- _Task description_: Output each line of the material exactly as it stands.

- _Given information_:
=====

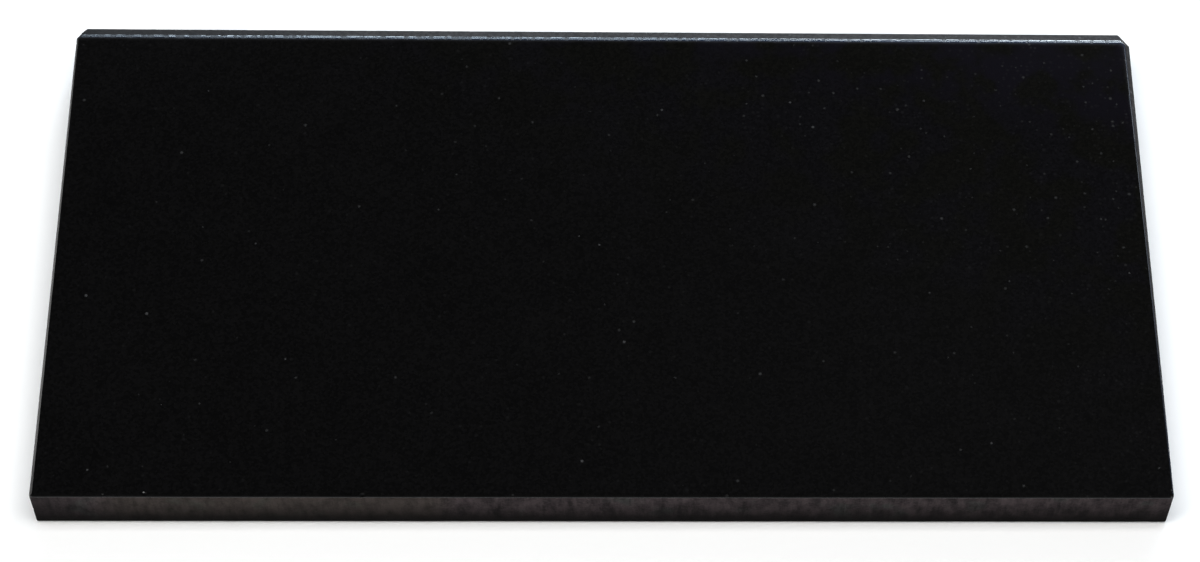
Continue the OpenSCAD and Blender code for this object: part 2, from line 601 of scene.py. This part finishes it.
def dressingTree(materials):
    tree = bpy.data.node_groups.new("stoneDressing", "GeometryNodeTree")
    g = Graph(tree)
    tree.interface.new_socket(name="Geometry", in_out="INPUT", socket_type="NodeSocketGeometry")
    for name, value in dressing.items():
        kind = "NodeSocketInt" if isinstance(value, int) else "NodeSocketFloat"
        tree.interface.new_socket(name=name, in_out="INPUT", socket_type=kind)
    tree.interface.new_socket(name="Geometry", in_out="OUTPUT", socket_type="NodeSocketGeometry")
    entry = g.add("NodeGroupInput", output="Geometry")
    size = {name: entry.other(name) for name in dressing}
    place = g.add("GeometryNodeInputPosition")
    normal = g.add("GeometryNodeInputNormal")
    shift = g.add("ShaderNodeCombineXYZ", {}, {0: size["Seed"] * 0.37})
    moved = g.vector("ADD", place, shift)
    edgeDistance = g.attribute("edgeDistance")
    normalZ = g.parts(normal)[2]
    nearEdge = g.ramp(edgeDistance, 0.0, size["Edge reach"], 1.0, 0.0)

    worn = (1.0 - g.attribute("softDistance") / size["Softness reach"]).least(0.0) * size["Edge softness"]
    rollReach = size["Roll reach"] * (g.noise(moved, 8 * mm, detail=2.0) * 0.4 + 0.8)
    rolled = (1.0 - g.attribute("rollDistance") / rollReach).least(0.0) ** 3.0
    rolled = rolled * rollReach * size["Roll slope"] / 3.0

    steep = g.vector("MULTIPLY", moved, (1.0, 1.0, 7.0))
    stray = g.noise(steep, size["Wander length"], detail=3.0, roughness=0.62) * nearEdge * size["Wander"]

    chipPlace = g.vector("ADD", moved, (0.013, 0.029, 0.005))
    chip = g.cells(chipPlace, size["Chip spacing"])
    chipSize, chipChance, _ = g.parts(chip.other("Color"))
    ragged = g.noise(moved, 1.1 * mm, detail=2.0) * 0.7 + 0.65
    radius = size["Chip radius"] * (chipSize * 0.8 + 0.2) * ragged
    bowl = g.ramp(chip * size["Chip spacing"] / radius, 0.25, 1.0, 1.0, 0.0)
    flake = bowl * (chipChance > 1.0 - size["Chip share"]) * chipSize * size["Chip depth"] * nearEdge

    upright = g.ramp(normalZ.math("ABSOLUTE"), 0.2, 0.5, 1.0, 0.0)
    streak = g.noise(g.vector("MULTIPLY", moved, (1.0, 1.0, 0.1)), 3.0 * mm, detail=3.0, roughness=0.6)
    rough = g.noise(moved, 2.6 * mm, detail=3.0, roughness=0.6)
    sawn = upright * (streak * 0.6 + rough * 0.6) * size["Saw depth"]

    under = g.ramp(normalZ, -0.9, -0.6, 1.0, 0.0)
    pivot = g.vector("MULTIPLY", g.vector("SUBTRACT", place, (0.2, -1.6, 0.0)), (1.0, 1.0, 0.0))
    reach = g.add("ShaderNodeVectorMath", {"operation": "LENGTH"}, {0: pivot}, output="Value")
    arcs = (reach * (2 * math.pi / (9 * mm))).math("SINE") * 0.5 + 0.5
    bedRelief = under * (arcs * 0.35 + rough * 0.65) * size["Bed depth"]

    sunk = worn + rolled + flake + sawn + bedRelief
    inward = g.add("GeometryNodeInputNamedAttribute", {"data_type": "FLOAT_VECTOR"}, {"Name": "inward"})
    sink = g.add("ShaderNodeVectorMath", {"operation": "SCALE"}, {0: normal, "Scale": sunk * -1.0})
    sway = g.add("ShaderNodeVectorMath", {"operation": "SCALE"}, {0: inward, "Scale": stray})
    shape = g.add("GeometryNodeSetPosition", {}, {"Geometry": entry, "Offset": g.vector("ADD", sink, sway)})
    shape = g.add("GeometryNodeRealizeInstances", {}, {"Geometry": shape})
    finish = g.add("GeometryNodeInputNamedAttribute", {"data_type": "INT"}, {"Name": "finish"})
    for number, material in enumerate(materials):
        settings = {"data_type": "INT", "operation": "EQUAL"}
        chosen = g.add("FunctionNodeCompare", settings, {2: finish, 3: number})
        sockets = {"Geometry": shape, "Selection": chosen, "Material": material}
        shape = g.add("GeometryNodeSetMaterial", {}, sockets)
    g.add("NodeGroupOutput", {}, {"Geometry": shape}, output=None)
    return tree


def dress(piece, materials):
    # sets the tree's inputs, bakes its result to a plain mesh and takes the modifier off
    for material in materials:
        piece.data.materials.append(material)  # or the tree would put an empty slot before them
    tree = dressingTree(materials)
    modifier = piece.modifiers.new("dressing", "NODES")
    modifier.node_group = tree
    for item in tree.interface.items_tree:
        if item.in_out == "INPUT" and item.name in dressing:
            modifier[item.identifier] = dressing[item.name]
    mesh = bpy.data.meshes.new_from_object(piece.evaluated_get(bpy.context.evaluated_depsgraph_get()))
    piece.modifiers.remove(modifier)
    piece.data = mesh


def makeSlab():
    bm = cadFacets()
    points, triangles, finishes = meshFacets(bm)
    mesh = bpy.data.meshes.new("granite_slab")
    mesh.from_pydata(points, [], triangles)
    places = np.array(points)
    nearSide = np.abs(places) > np.array(slabHigh) - slabMesh["edgeBand"]
    inward = np.array([-1.0, -1.0, 0.0]) * np.sign(places) * nearSide
    inward /= np.linalg.norm(inward, axis=1)[:, None].clip(1)
    ends = lambda edge: [vert.co for vert in edge.verts]
    values = {
        "edgeDistance": distanceTo(places, [ends(edge) for edge in bm.edges]),
        "softDistance": distanceTo(places, [ends(edge) for edge in bm.edges if not isCrisp(edge)]),
        "rollDistance": distanceTo(places, [run for run in map(rollRun, bm.edges) if run]),
    }
    for number, triangle in enumerate(triangles):
        atBack = places[triangle, 1].min() > back - slabMesh["backBand"]
        if atBack and values["rollDistance"][triangle].max() < slabMesh["polishOver"]:
            finishes[number] = polished
    for name, distances in values.items():
        mesh.attributes.new(name, "FLOAT", "POINT").data.foreach_set("value", distances)
    mesh.attributes.new("inward", "FLOAT_VECTOR", "POINT").data.foreach_set("vector", inward.ravel())
    mesh.attributes.new("finish", "INT", "FACE").data.foreach_set("value", finishes)
    bm.free()
    piece = bpy.data.objects.new("granite_slab", mesh)
    scene.collection.objects.link(piece)
    print("slab meshed:", len(triangles), "triangles")
    dress(piece, [polishedGranite(), groundGranite(), sawnGranite(), sawnBedGranite()])
    shadeSlab(piece.data)
    print("slab dressed:", len(piece.data.materials), "finishes")
    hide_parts("slab")
    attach(piece, "root")


def shadeSlab(mesh):
    # what is still exactly level stays flat, and the rest is smooth between sharp edges
    mesh.polygons.foreach_set("use_smooth", [polygon.normal.z < 0.999995 for polygon in mesh.polygons])
    mesh.set_sharp_from_angle(angle=math.radians(40))


makeCamera(cameraSetup)
makeStudio()
makeSlab()
scene.view_settings.view_transform = "Standard"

=====

- _Written solution_:
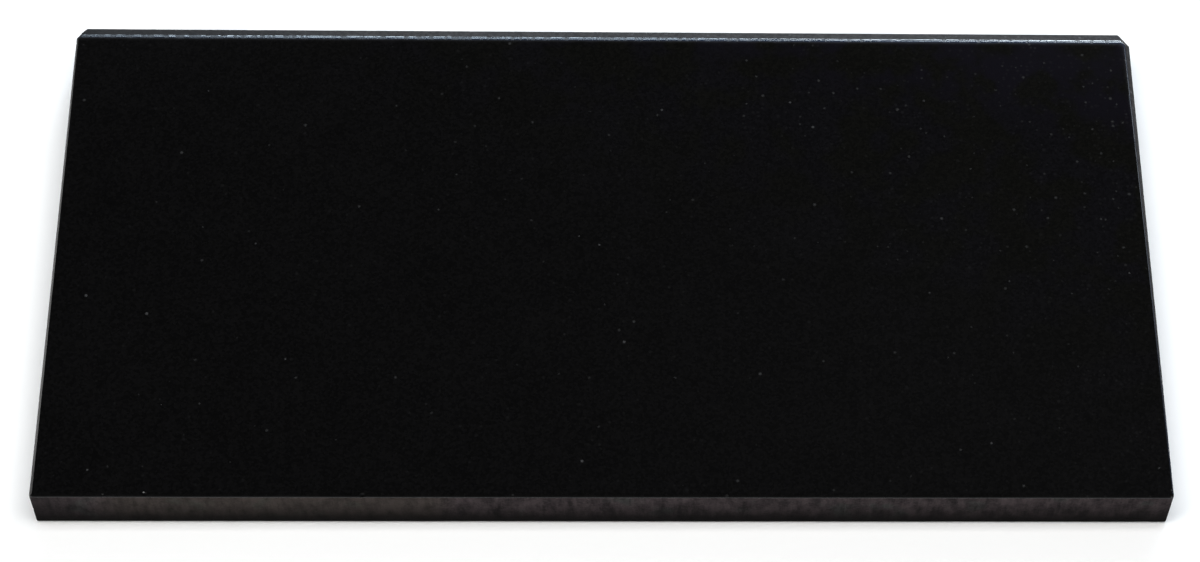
Continue the OpenSCAD and Blender code for this object: part 2, from line 601 of scene.py. This part finishes it.
def dressingTree(materials):
    tree = bpy.data.node_groups.new("stoneDressing", "GeometryNodeTree")
    g = Graph(tree)
    tree.interface.new_socket(name="Geometry", in_out="INPUT", socket_type="NodeSocketGeometry")
    for name, value in dressing.items():
        kind = "NodeSocketInt" if isinstance(value, int) else "NodeSocketFloat"
        tree.interface.new_socket(name=name, in_out="INPUT", socket_type=kind)
    tree.interface.new_socket(name="Geometry", in_out="OUTPUT", socket_type="NodeSocketGeometry")
    entry = g.add("NodeGroupInput", output="Geometry")
    size = {name: entry.other(name) for name in dressing}
    place = g.add("GeometryNodeInputPosition")
    normal = g.add("GeometryNodeInputNormal")
    shift = g.add("ShaderNodeCombineXYZ", {}, {0: size["Seed"] * 0.37})
    moved = g.vector("ADD", place, shift)
    edgeDistance = g.attribute("edgeDistance")
    normalZ = g.parts(normal)[2]
    nearEdge = g.ramp(edgeDistance, 0.0, size["Edge reach"], 1.0, 0.0)

    worn = (1.0 - g.attribute("softDistance") / size["Softness reach"]).least(0.0) * size["Edge softness"]
    rollReach = size["Roll reach"] * (g.noise(moved, 8 * mm, detail=2.0) * 0.4 + 0.8)
    rolled = (1.0 - g.attribute("rollDistance") / rollReach).least(0.0) ** 3.0
    rolled = rolled * rollReach * size["Roll slope"] / 3.0

    steep = g.vector("MULTIPLY", moved, (1.0, 1.0, 7.0))
    stray = g.noise(steep, size["Wander length"], detail=3.0, roughness=0.62) * nearEdge * size["Wander"]

    chipPlace = g.vector("ADD", moved, (0.013, 0.029, 0.005))
    chip = g.cells(chipPlace, size["Chip spacing"])
    chipSize, chipChance, _ = g.parts(chip.other("Color"))
    ragged = g.noise(moved, 1.1 * mm, detail=2.0) * 0.7 + 0.65
    radius = size["Chip radius"] * (chipSize * 0.8 + 0.2) * ragged
    bowl = g.ramp(chip * size["Chip spacing"] / radius, 0.25, 1.0, 1.0, 0.0)
    flake = bowl * (chipChance > 1.0 - size["Chip share"]) * chipSize * size["Chip depth"] * nearEdge

    upright = g.ramp(normalZ.math("ABSOLUTE"), 0.2, 0.5, 1.0, 0.0)
    streak = g.noise(g.vector("MULTIPLY", moved, (1.0, 1.0, 0.1)), 3.0 * mm, detail=3.0, roughness=0.6)
    rough = g.noise(moved, 2.6 * mm, detail=3.0, roughness=0.6)
    sawn = upright * (streak * 0.6 + rough * 0.6) * size["Saw depth"]

    under = g.ramp(normalZ, -0.9, -0.6, 1.0, 0.0)
    pivot = g.vector("MULTIPLY", g.vector("SUBTRACT", place, (0.2, -1.6, 0.0)), (1.0, 1.0, 0.0))
    reach = g.add("ShaderNodeVectorMath", {"operation": "LENGTH"}, {0: pivot}, output="Value")
    arcs = (reach * (2 * math.pi / (9 * mm))).math("SINE") * 0.5 + 0.5
    bedRelief = under * (arcs * 0.35 + rough * 0.65) * size["Bed depth"]

    sunk = worn + rolled + flake + sawn + bedRelief
    inward = g.add("GeometryNodeInputNamedAttribute", {"data_type": "FLOAT_VECTOR"}, {"Name": "inward"})
    sink = g.add("ShaderNodeVectorMath", {"operation": "SCALE"}, {0: normal, "Scale": sunk * -1.0})
    sway = g.add("ShaderNodeVectorMath", {"operation": "SCALE"}, {0: inward, "Scale": stray})
    shape = g.add("GeometryNodeSetPosition", {}, {"Geometry": entry, "Offset": g.vector("ADD", sink, sway)})
    shape = g.add("GeometryNodeRealizeInstances", {}, {"Geometry": shape})
    finish = g.add("GeometryNodeInputNamedAttribute", {"data_type": "INT"}, {"Name": "finish"})
    for number, material in enumerate(materials):
        settings = {"data_type": "INT", "operation": "EQUAL"}
        chosen = g.add("FunctionNodeCompare", settings, {2: finish, 3: number})
        sockets = {"Geometry": shape, "Selection": chosen, "Material": material}
        shape = g.add("GeometryNodeSetMaterial", {}, sockets)
    g.add("NodeGroupOutput", {}, {"Geometry": shape}, output=None)
    return tree


def dress(piece, materials):
    # sets the tree's inputs, bakes its result to a plain mesh and takes the modifier off
    for material in materials:
        piece.data.materials.append(material)  # or the tree would put an empty slot before them
    tree = dressingTree(materials)
    modifier = piece.modifiers.new("dressing", "NODES")
    modifier.node_group = tree
    for item in tree.interface.items_tree:
        if item.in_out == "INPUT" and item.name in dressing:
            modifier[item.identifier] = dressing[item.name]
    mesh = bpy.data.meshes.new_from_object(piece.evaluated_get(bpy.context.evaluated_depsgraph_get()))
    piece.modifiers.remove(modifier)
    piece.data = mesh


def makeSlab():
    bm = cadFacets()
    points, triangles, finishes = meshFacets(bm)
    mesh = bpy.data.meshes.new("granite_slab")
    mesh.from_pydata(points, [], triangles)
    places = np.array(points)
    nearSide = np.abs(places) > np.array(slabHigh) - slabMesh["edgeBand"]
    inward = np.array([-1.0, -1.0, 0.0]) * np.sign(places) * nearSide
    inward /= np.linalg.norm(inward, axis=1)[:, None].clip(1)
    ends = lambda edge: [vert.co for vert in edge.verts]
    values = {
        "edgeDistance": distanceTo(places, [ends(edge) for edge in bm.edges]),
        "softDistance": distanceTo(places, [ends(edge) for edge in bm.edges if not isCrisp(edge)]),
        "rollDistance": distanceTo(places, [run for run in map(rollRun, bm.edges) if run]),
    }
    for number, triangle in enumerate(triangles):
        atBack = places[triangle, 1].min() > back - slabMesh["backBand"]
        if atBack and values["rollDistance"][triangle].max() < slabMesh["polishOver"]:
            finishes[number] = polished
    for name, distances in values.items():
        mesh.attributes.new(name, "FLOAT", "POINT").data.foreach_set("value", distances)
    mesh.attributes.new("inward", "FLOAT_VECTOR", "POINT").data.foreach_set("vector", inward.ravel())
    mesh.attributes.new("finish", "INT", "FACE").data.foreach_set("value", finishes)
    bm.free()
    piece = bpy.data.objects.new("granite_slab", mesh)
    scene.collection.objects.link(piece)
    print("slab meshed:", len(triangles), "triangles")
    dress(piece, [polishedGranite(), groundGranite(), sawnGranite(), sawnBedGranite()])
    shadeSlab(piece.data)
    print("slab dressed:", len(piece.data.materials), "finishes")
    hide_parts("slab")
    attach(piece, "root")


def shadeSlab(mesh):
    # what is still exactly level stays flat, and the rest is smooth between sharp edges
    mesh.polygons.foreach_set("use_smooth", [polygon.normal.z < 0.999995 for polygon in mesh.polygons])
    mesh.set_sharp_from_angle(angle=math.radians(40))


makeCamera(cameraSetup)
makeStudio()
makeSlab()
scene.view_settings.view_transform = "Standard"